Retirement and Tax Planning in Kansas: Answers to Common Questions

March 01, 2026

Planning for retirement and managing taxes can feel overwhelming—especially with changing laws and multiple income sources to consider. At Air Capital Wealth Management, we believe clarity and proactive planning help Kansas families and business owners make informed decisions about their financial future.

Below, we answer some of the most common questions we hear about retirement and tax planning in Kansas.

  1. Why Do Taxes Matter in Retirement?

Many people assume their tax bill will shrink after they retire, but that’s not always the case. Your tax liability depends on factors like where you live, your income sources, and how your accounts are structured. Withdrawals from tax-deferred accounts, Social Security benefits, and investment income can all impact your tax bracket.

Tip: Planning ahead can help you manage taxes and keep more of your retirement income working for you.

  1. What Types of Retirement Accounts Should I Consider?

Understanding how different accounts are taxed is key to building a smart retirement strategy:

  • Traditional 401(k) and IRA: Contributions reduce taxable income now, but withdrawals in retirement are taxed as ordinary income. Required minimum distributions (RMDs) start at age 73.
  • Roth 401(k) and Roth IRA: Contributions are made after taxes, but qualified withdrawals are tax-free. Roth IRAs also avoid RMDs, offering flexibility.
  • Taxable Investment Accounts: These accounts don’t offer tax-free advantages, but they provide liquidity. Long-term capital gains are taxed at lower rates than short-term gains.
  1. How Can I Lower Taxes in Retirement?

Here are three strategies to consider:

  • Roth Conversions: Converting traditional accounts to Roth can reduce future tax exposure. Spreading conversions over several years may help avoid large tax bills.
  • Leverage Tax Brackets: Plan withdrawals strategically to stay in lower brackets. Mixing taxable, tax-deferred, and tax-free accounts provides options.
  • Delay Social Security Benefits: Waiting until age 70 increases monthly benefits and may reduce taxable income early in retirement.
  1. What About Capital Gains Taxes?

If you invest in stocks or real estate, capital gains taxes can affect your returns. Gains on assets held for more than a year are taxed at lower rates than short-term gains. For 2025, thresholds for capital gains tax rates have increased slightly, and future changes could impact planning.

Tip: Holding investments for more than a year, using tax-advantaged accounts, and offsetting gains with losses are common strategies to manage capital gains taxes.
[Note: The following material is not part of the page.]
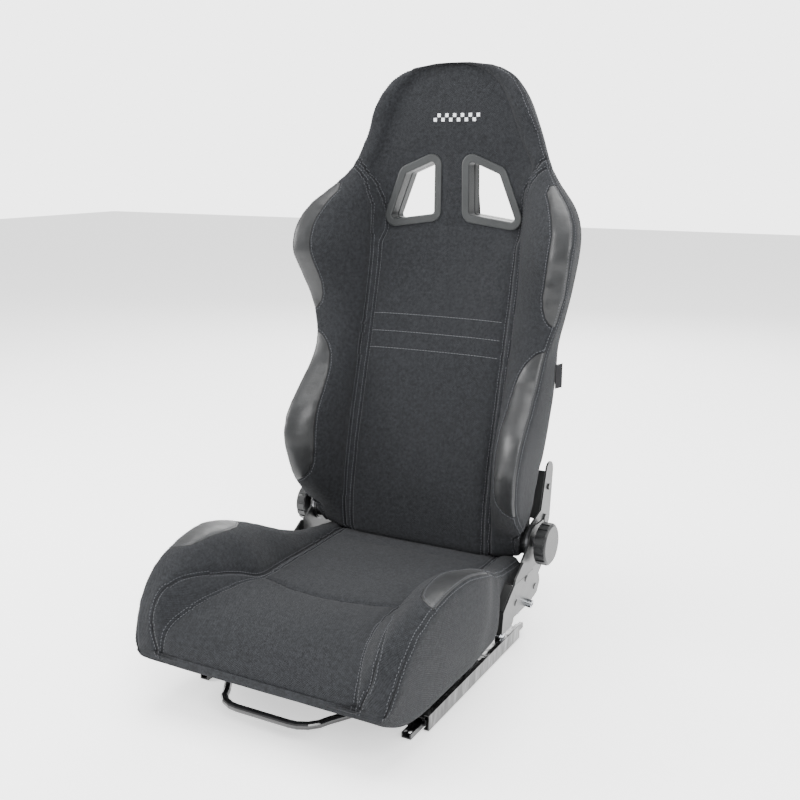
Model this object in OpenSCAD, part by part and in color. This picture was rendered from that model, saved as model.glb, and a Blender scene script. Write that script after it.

  1. When Should I Start Tax Planning?

The earlier, the better. Meeting with a financial advisor early in the year allows time to:

  • Maximize deductions and credits
  • Adjust withholdings
  • Make strategic investment decisions
  • Plan contributions to retirement accounts

Early planning can help you avoid surprises and align your tax strategy with your long-term goals.

Important Disclosures:

This material was created for educational and informational purposes only and is not intended as ERISA, tax, legal or investment advice. If you are seeking tax, legal or investment advice specific to your needs, such advice services must be obtained on your own separate from this educational material.